Parcerias, palcos e a rara generosidade musical

Ao longo da carreira, Otis Spann gravou e tocou com uma lista impressionante de nomes. De Howlin’ Wolf a Buddy Guy, de James Cotton a Junior Wells, de Fleetwood Mac à nova geração inglesa fascinada pelo blues americano, Spann era aquele músico que todo mundo queria ao lado — porque ele não preenchia espaços; ele criava atmosferas.

Sua generosidade musical, frequentemente mencionada por colegas, fazia dele o tipo de artista que elevava tudo ao redor. O palco com Otis Spann era mais forte, mais quente, mais vivo.

A despedida precoce de um gigante

Em 24 de abril de 1970, Otis Spann morreu em Chicago, vítima de complicações de câncer. Tinha apenas 40 anos. Sua partida foi um choque para a comunidade musical e uma perda irreparável para o blues.

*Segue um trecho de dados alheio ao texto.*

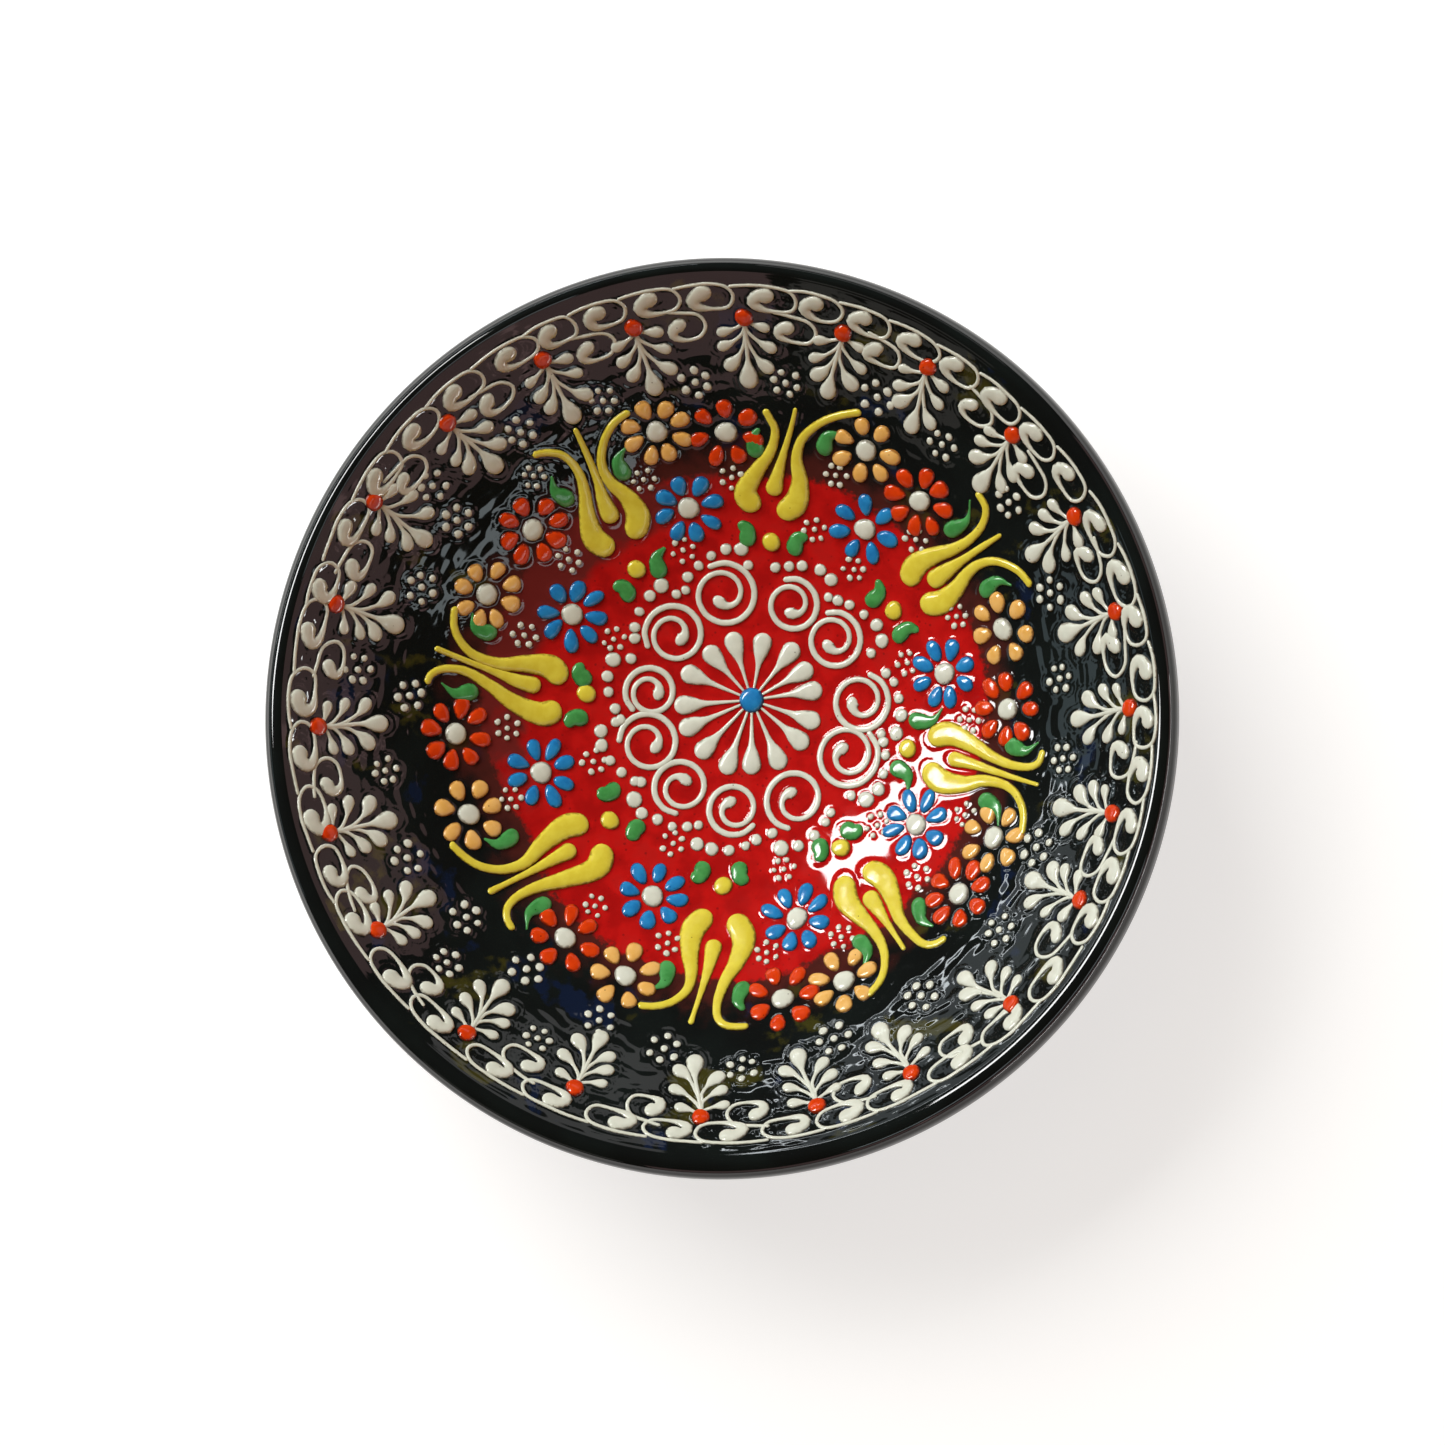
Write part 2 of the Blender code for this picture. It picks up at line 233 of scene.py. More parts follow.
class Paint:
    """A procedural Principled material, whose inputs take sockets and plain values alike."""

    def __init__(self, name, ior):
        self.material = bpy.data.materials.new(name)
        self.material.use_nodes = True
        self.nodes = self.material.node_tree.nodes
        self.links = self.material.node_tree.links
        self.shader = self.nodes["Principled BSDF"]
        self.shader.inputs["IOR"].default_value = ior
        self.place = self.nodes.new("ShaderNodeTexCoord").outputs["Object"]

    def feed(self, socket, value):
        if isinstance(value, bpy.types.NodeSocket):
            self.links.new(value, socket)
        elif isinstance(value, tuple):
            socket.default_value = (*value, 1.0)
        else:
            socket.default_value = value

    def noise(self, scale, detail=2.0, stretch=None):
        """A noise from 0 to 1; the scale is in features per metre."""
        node = self.nodes.new("ShaderNodeTexNoise")
        node.inputs["Scale"].default_value = scale
        node.inputs["Detail"].default_value = detail
        place = self.place
        if stretch:
            mapping = self.nodes.new("ShaderNodeMapping")
            mapping.inputs["Scale"].default_value = stretch
            self.links.new(place, mapping.inputs["Vector"])
            place = mapping.outputs["Vector"]
        self.links.new(place, node.inputs["Vector"])
        return node.outputs["Fac"]

    def spots(self, scale):
        """The distance to the nearest of many scattered points."""
        node = self.nodes.new("ShaderNodeTexVoronoi")
        node.inputs["Scale"].default_value = scale
        self.links.new(self.place, node.inputs["Vector"])
        return node.outputs["Distance"]

    def told(self, name):
        """A value stored on the mesh."""
        node = self.nodes.new("ShaderNodeAttribute")
        node.attribute_name = name
        return node.outputs["Fac"]

    def between(self, value, low, high, to_low=0.0, to_high=1.0):
        """The value, mapped smoothly from one range to another."""
        node = self.nodes.new("ShaderNodeMapRange")
        node.interpolation_type = "SMOOTHSTEP"
        limits = {"From Min": low, "From Max": high, "To Min": to_low, "To Max": to_high}
        for key, number in limits.items():
            node.inputs[key].default_value = number
        self.feed(node.inputs["Value"], value)
        return node.outputs["Result"]

    def spread(self, noise, low, high):
        """A noise, whose values lie mostly in NOISE_RANGE, mapped to another range."""
        return self.between(noise, *NOISE_RANGE, low, high)

    def sum(self, a, b):
        node = self.nodes.new("ShaderNodeMath")
        node.operation = "ADD"
        self.feed(node.inputs[0], a)
        self.feed(node.inputs[1], b)
        return node.outputs["Value"]

    def mix(self, share, a, b):
        """The colour a where the share is 0, and b where it is 1."""
        node = self.nodes.new("ShaderNodeMix")
        node.data_type = "RGBA"
        self.feed(node.inputs["Factor"], share)
        self.feed(node.inputs[MIX_COLOUR_A], a)
        self.feed(node.inputs[MIX_COLOUR_B], b)
        return node.outputs[MIX_COLOUR_RESULT]

    def colour(self, value):
        self.feed(self.shader.inputs["Base Color"], value)

    def rough(self, value):
        self.feed(self.shader.inputs["Roughness"], value)

    def bump(self, height, depth):
        """Fine unevenness, its depth in millimetres."""
        node = self.nodes.new("ShaderNodeBump")
        node.inputs["Distance"].default_value = depth * MM
        node.inputs["Strength"].default_value = 1.0
        self.feed(node.inputs["Height"], height)
        self.links.new(node.outputs["Normal"], self.shader.inputs["Normal"])


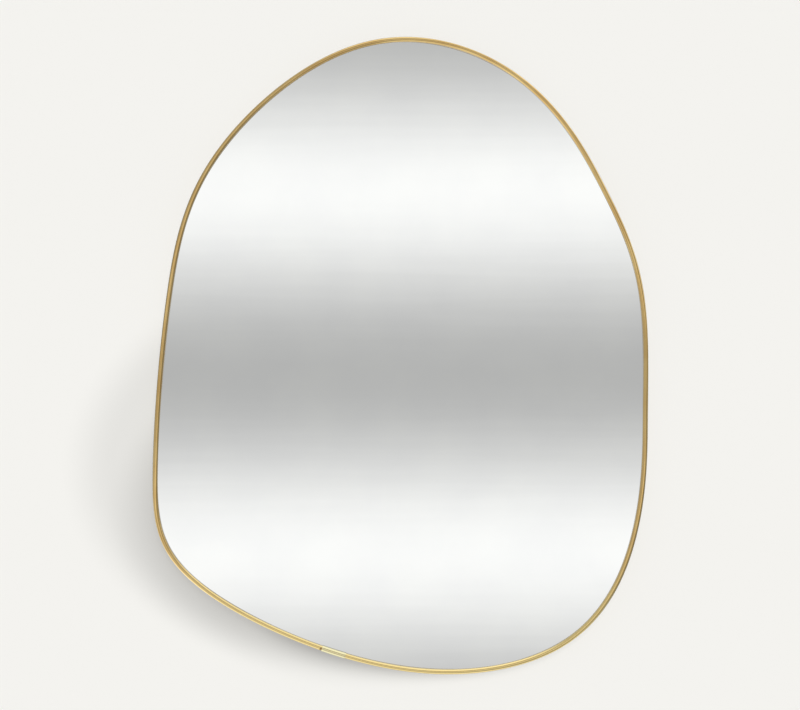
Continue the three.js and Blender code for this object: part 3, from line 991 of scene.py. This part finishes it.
strapMatrices = {
    f"hanger_strap_{side}": onBack(axis.x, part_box(f"hanger_strap_{side}")[0].y, axis.z, (0, -1))
    for side, axis in hingeAxis.items()
}
fixCopies(makeStrap(), strapMatrices, zincedSteel, "zinced_steel")

ringMatrices = {
    f"hanger_ring_{side}": Matrix.Translation((axis.x, 0, axis.z)) @ facingRoom(axis.y)
    for side, axis in hingeAxis.items()
}
fixCopies(makeRing(), ringMatrices, zincedSteel, "zinced_steel")

bumperMatrices = {}
for corner in ("upper_left", "upper_right", "lower_left", "lower_right"):
    low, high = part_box(f"wall_bumper_{corner}")
    middle = (low + high) / 2
    bumperMatrices[f"wall_bumper_{corner}"] = onBack(middle.x, low.y, middle.z, (1, 0))
bumperHeight = high.y - low.y
fixCopies(makeBumper(bumperHeight), bumperMatrices, rubber, "rubber")
print("fittings made")

# backdrop, light and camera

stage = {"width": 12.0, "height": 9.0, "gap": mm(0.5), "colour": "#F4F3EF"}  # gap: behind the wall plane
# The photograph's soft shade to the lower left, wider than so shallow a frame can throw, is part of the
# wall's colour. Each is full within a share of its radii and gone at them.
wallShades = (
    {"centre": (-0.0435, -0.473), "radii": (0.388, 0.256), "full": 0.746, "amount": 0.244},
    {"centre": (-0.0715, -0.412), "radii": (0.424, 0.2975), "full": 0.804, "amount": 0.132},
    {"centre": (0.021, -0.604), "radii": (0.258, 0.119), "full": 0.636, "amount": 0.314},
)


def makeBackdrop():
    # the pale wall that the mirror hangs on, seen only from its front
    material, tree, place = startMaterial("mattPaintedWall")
    # Roller stipple about 1.5 mm across
    stipple = addNode(tree, "TexNoise", links={"Vector": place, "Scale": 650.0, "Detail": 2.0}).outputs[0]
    nap = {"Height": stipple, "Strength": 0.15, "Distance": mm(0.1)}
    rolled = addNode(tree, "Bump", links=nap).outputs[0]
    colour = linearColour(stage["colour"])[:3]
    for shade in wallShades:
        (middleX, middleZ), (radiusX, radiusZ) = shade["centre"], shade["radii"]
        spot = addNode(
            tree, "Mapping", {"vector_type": "TEXTURE"},
            {"Vector": place, "Location": (middleX, 0, middleZ), "Scale": (radiusX, 1, radiusZ)},
        ).outputs[0]
        apart = addNode(tree, "VectorMath", {"operation": "LENGTH"}, {0: spot}).outputs["Value"]
        outward = {"Value": apart, "From Min": shade["full"], "To Min": 1 - shade["amount"]}
        bright = addNode(tree, "MapRange", smooth, outward).outputs[0]
        colour = addNode(tree, "VectorMath", {"operation": "SCALE"}, {0: colour, "Scale": bright}).outputs[0]
    paint = addNode(tree, "BsdfDiffuse", links={"Color": colour, "Normal": rolled}).outputs[0]
    clear = addNode(tree, "BsdfTransparent").outputs[0]
    behind = addNode(tree, "NewGeometry").outputs["Backfacing"]
    shader = addNode(tree, "MixShader", links={0: behind, 1: paint, 2: clear}).outputs[0]
    addNode(tree, "OutputMaterial", links={"Surface": shader})

    pickNothing()
    bpy.ops.mesh.primitive_plane_add(
        size=1, location=(edgeCentre.x, stage["gap"], edgeCentre.y), rotation=(math.radians(90), 0, 0)
    )
    piece = startFrom("studioWall")
    piece.scale = (stage["width"], stage["height"], 1)
    applyPlace()
    piece.data.materials.append(material)
    # The wall takes the mirror's shadow, and neither shades nor shows in the mirror
    piece.visible_diffuse = False
    piece.visible_glossy = False
    piece.visible_transmission = False
    piece.visible_shadow = False


lamps = {
    "key": {"strength": 0.3, "direction": (-0.12, 1.0, -0.38), "spread": 24},
    "front": {"strength": 2.55, "direction": (0.0, 1.0, -0.05), "spread": 8},
    "rear": {"strength": 2.2, "direction": (0.5, -1.0, -0.55), "spread": 20},
    "rearFill": {"strength": 1.0, "direction": (-0.7, -1.0, 0.2), "spread": 60},
}


def addLamp(name, settings):
    # a sun, whose spread in degrees sets how soft its shadows are
    bpy.ops.object.light_add(type="SUN")
    lamp = startFrom(name + "Lamp")
    lamp.rotation_euler = Vector(settings["direction"]).to_track_quat("-Z", "Y").to_euler()
    lamp.data.energy = settings["strength"]
    lamp.data.angle = math.radians(settings["spread"])
    lamp.visible_glossy = False


# What the metal and the glass reflect: soft level bands straight ahead, a dimmer room to the sides, and soft
# panels. Heights are sines of the angle from the view. Each panel lies in a direction, full within its inner
# angle and gone at its outer one, and its level is added to the room.
room = {
    "bandMiddle": 0.868,
    "bandSwing": 0.1457,
    "bandPeak": 0.072,
    "bandSpacing": 0.159,
    "bandsFade": 0.94,  # cosines of the angle from the view
    "bandsEnd": 0.66,
    "wisps": 0.003,
    "stripLevel": 0.66,
    "stripStart": 0.15,
    "stripFull": 0.24,
    "left": 0.57,
    "right": 0.33,
    "leftToRight": 0.6,
    "panels": {
        "overhead": {"towards": (0.2, -0.1, 0.97), "inner": 26, "outer": 49, "level": 0.72},
        "window": {"towards": (0.86, 0.17, 0.46), "inner": 14, "outer": 38, "level": 0.78},
        "floor": {"towards": (-0.42, -0.2, -0.88), "inner": 26, "outer": 44, "level": 0.5},
        "hearth": {"towards": (-0.83, 0.28, -0.48), "inner": 18, "outer": 36, "level": 0.66},
        "sill": {"towards": (0.42, 0.2, -0.88), "inner": 14, "outer": 34, "level": 0.64},
        "behind": {"towards": (0.1, 1.0, 0.25), "inner": 15, "outer": 50, "level": 0.4},
        "doorway": {"towards": (-0.8, 0.6, 0.15), "inner": 10, "outer": 45, "level": -0.28},
    },
    "daylight": "#F4FAFF",
    "ambient": 0.1,
}


def makeWorld():
    world = bpy.data.worlds.new("studioRoom")
    scene.world = world
    world.use_nodes = True
    tree = world.node_tree
    tree.nodes.clear()

    direction = addNode(tree, "TexCoord").outputs["Generated"]
    parts = addNode(tree, "SeparateXYZ", links={0: direction}).outputs
    # Level bands straight ahead, with faint wisps along them
    drawn = addNode(tree, "Mapping", links={"Vector": direction, "Scale": (10, 10, 420)}).outputs[0]
    wisps = addNode(tree, "TexNoise", links={"Vector": drawn, "Scale": 1.0, "Detail": 3.0}).outputs[0]
    height = addNode(
        tree, "Math", {"operation": "MULTIPLY_ADD"}, {0: wisps, 1: room["wisps"], 2: parts[2]}
    ).outputs[0]
    fromPeak = addNode(
        tree, "Math", {"operation": "SUBTRACT"}, {0: height, 1: room["bandPeak"] + room["wisps"] / 2}
    ).outputs[0]
    turn = addNode(
        tree, "Math", {"operation": "MULTIPLY"}, {0: fromPeak, 1: 2 * math.pi / room["bandSpacing"]}
    ).outputs[0]
    wave = addNode(tree, "Math", {"operation": "COSINE"}, {0: turn}).outputs[0]
    grey = addNode(
        tree, "Math", {"operation": "MULTIPLY_ADD"}, {0: wave, 1: room["bandSwing"], 2: room["bandMiddle"]}
    ).outputs[0]
    bright = addNode(tree, "Math", {"operation": "POWER"}, {0: grey, 1: 2.2}).outputs[0]
    # A dimmer strip above and below them, which draws the dark line along the rim's crest
    fromLevel = addNode(tree, "Math", {"operation": "ABSOLUTE"}, {0: parts[2]}).outputs[0]
    strip = {
        "Value": fromLevel, "From Min": room["stripStart"], "From Max": room["stripFull"],
        "To Min": 1.0, "To Max": room["stripLevel"],
    }
    dimming = addNode(tree, "MapRange", smooth, strip).outputs[0]
    bands = addNode(tree, "Math", {"operation": "MULTIPLY"}, {0: bright, 1: dimming}).outputs[0]
    # The room beyond them, dimmer from left to right, with its panels
    sideways = {
        "Value": parts[0], "From Min": -room["leftToRight"], "From Max": room["leftToRight"],
        "To Min": room["left"], "To Max": room["right"],
    }
    beyond = addNode(tree, "MapRange", smooth, sideways).outputs[0]
    for softPanel in room["panels"].values():
        towards = Vector(softPanel["towards"]).normalized()
        nearness = addNode(
            tree, "VectorMath", {"operation": "DOT_PRODUCT"}, {0: direction, 1: towards}
        ).outputs["Value"]
        start, full = math.cos(math.radians(softPanel["outer"])), math.cos(math.radians(softPanel["inner"]))
        inward = {"Value": nearness, "From Min": start, "From Max": full, "To Max": softPanel["level"]}
        glow = addNode(tree, "MapRange", smooth, inward).outputs[0]
        beyond = addNode(tree, "Math", {"operation": "ADD"}, {0: beyond, 1: glow}).outputs[0]
    daylight = linearColour(room["daylight"])[:3]
    daylit = addNode(tree, "VectorMath", {"operation": "SCALE"}, {0: daylight, "Scale": beyond}).outputs[0]
    # The bands fade out some 20 to 49 degrees from the view
    forward = addNode(tree, "Math", {"operation": "MULTIPLY"}, {0: parts[1], 1: -1.0}).outputs[0]
    fading = {"Value": forward, "From Min": room["bandsEnd"], "From Max": room["bandsFade"]}
    ahead = addNode(tree, "MapRange", smooth, fading).outputs[0]
    seen = addNode(tree, "Mix", ofColours, {0: ahead, 6: daylit, 7: bands}).outputs[2]

    reflected = addNode(tree, "Background", links={"Color": seen}).outputs[0]
    ambient = addNode(
        tree, "Background", links={"Color": linearColour("#FFFFFF"), "Strength": room["ambient"]}
    ).outputs[0]
    pale = addNode(tree, "Background", links={"Color": linearColour(stage["colour"])}).outputs[0]
    # Only what is seen directly in metal or glass shows the room; light that has bounced off paint is plain
    rays = addNode(tree, "LightPath").outputs
    direct = addNode(tree, "Math", {"operation": "LESS_THAN"}, {0: rays["Diffuse Depth"], 1: 0.5}).outputs[0]
    shiny = addNode(
        tree, "Math", {"operation": "MAXIMUM"}, {0: rays["Is Glossy Ray"], 1: rays["Is Transmission Ray"]}
    ).outputs[0]
    mirrored = addNode(tree, "Math", {"operation": "MULTIPLY"}, {0: shiny, 1: direct}).outputs[0]
    unseen = addNode(tree, "MixShader", links={0: mirrored, 1: ambient, 2: reflected}).outputs[0]
    whole = addNode(tree, "MixShader", links={0: rays["Is Camera Ray"], 1: unseen, 2: pale}).outputs[0]
    addNode(tree, "OutputWorld", links={"Surface": whole})


def addCamera():
    centreX, centreY = photo["mirrorCentre"]
    scale = photo["metresPerPixel"]
    x = edgeCentre.x - (centreX - photo["width"] / 2) * scale
    z = edgeCentre.y + (centreY - photo["height"] / 2) * scale
    nosePlane = rimLow.y + rim["noseRadius"]
    y = nosePlane - photo["cameraDistance"]
    bpy.ops.object.camera_add(location=(x, y, z), rotation=(math.radians(90), 0, 0))
    camera = startFrom("photoCamera")
    camera.data.sensor_width = photo["sensorWidth"]
    camera.data.lens = photo["sensorWidth"] * photo["cameraDistance"] / (photo["width"] * scale)
    camera.data.clip_start = 0.05
    camera.data.clip_end = 60
    scene.camera = camera


makeBackdrop()
for lampName, lampSettings in lamps.items():
    addLamp(lampName, lampSettings)
makeWorld()
addCamera()
scene.view_settings.view_transform = "Standard"
print("stage, light and camera set")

Muddy Waters, ao saber da morte do amigo e companheiro de estrada, declarou que havia perdido “um dos maiores músicos que já passaram por este mundo”. Não era exagero: a ausência de Spann era como arrancar uma cor inteira da paleta do blues.

Mas a música dele ficou — e é poderosa. Cada gravação, cada solo, cada frase de piano carrega não apenas habilidade técnica, mas emoção pura, como se ele transbordasse histórias que não coubessem em palavras.

O legado que continua tocando

É impossível falar da história do blues sem falar de Otis Spann. Seu nome está entre os pilares que sustentam o piano blues moderno. Seu toque influenciou gerações e ainda hoje inspira músicos que entendem que a força do blues reside, acima de tudo, na capacidade de emocionar.

E se o blues é uma memória viva, então Spann ainda está vivo — em cada acorde suspenso, em cada nota arrastada, em cada pianista que fecha os olhos e tenta ouvir o que o instrumento tem a dizer.

Porque Otis Spann não tocava piano. Ele conversava com ele. E quem ouve, até hoje, continua aprendendo.